China develops hair-thin fibre chip tough enough to survive 15.6-tonne truck
China's new Semiconductor chips can be bent up to thousands of times
Semiconductor chips are small pieces of chips that control modern world technological processes. However, a recent technological breakthrough in China promises to alter how these chips are used and applied.
Researchers have reportedly manufactured a flexible fibre chip as thin as a human hair that is now strong enough to resist severe pressure and twists.
Scientists based at Fudan University, China, have developed a new kind of chip fibre that can either be integrated into fabric or even into the human body. This fibre chip is unique compared to other silicon chip structures that have been used so far. They are flexible and malleable.
It can be bent up to thousands of times and can even be run over by a truck that weighs 15.6 tonnes, notes the research team.
The team stated that one major drawback of conventional semiconductor chips is that they are more prone to breaking when twisted or bent, leading to various applications like wearable devices and implants.
To overcome this drawback, researchers chose an unconventional approach based on making sushi rolls. The researchers created an entire conventional chip on a flat and highly smooth polymer sheet through conventional means of making such chips. They included components like transistors, resistors, and capacitors.
Once the chip was complete, it was coated with a protective polymer layer that shielded the chip from harm before being rolled tightly together in the form of a spiral shape that formed a fibre chip that was hermetically sealed with the electronics safely inside.

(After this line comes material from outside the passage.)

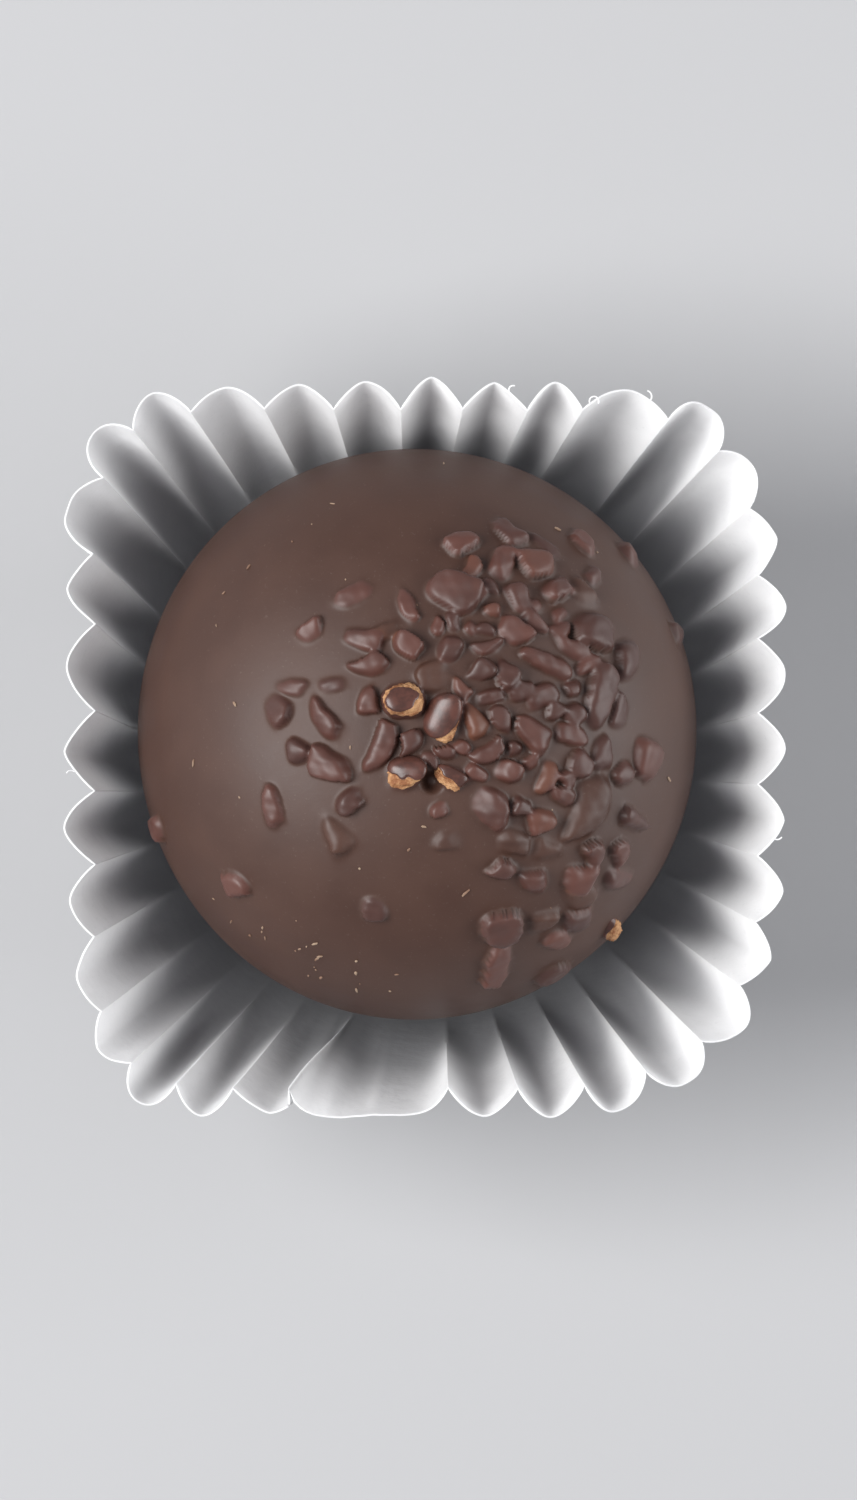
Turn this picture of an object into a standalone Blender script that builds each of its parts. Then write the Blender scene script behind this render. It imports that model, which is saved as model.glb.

While testing, the fibre chip exhibited remarkable performance, as it contains around 100,000 transistors per centimetre that can process digital as well as analogue signals. It can also process simple image recognition, like a simple neural network does. It can extend over 30%, twist 180 degrees, be washed, and work under temperatures of 100°C.
Researchers believe this fibre chip could power future wearable technology, virtual reality gloves and advanced medical tools. In medicine, flexible electronics could support brain-computer interfaces and smart implants.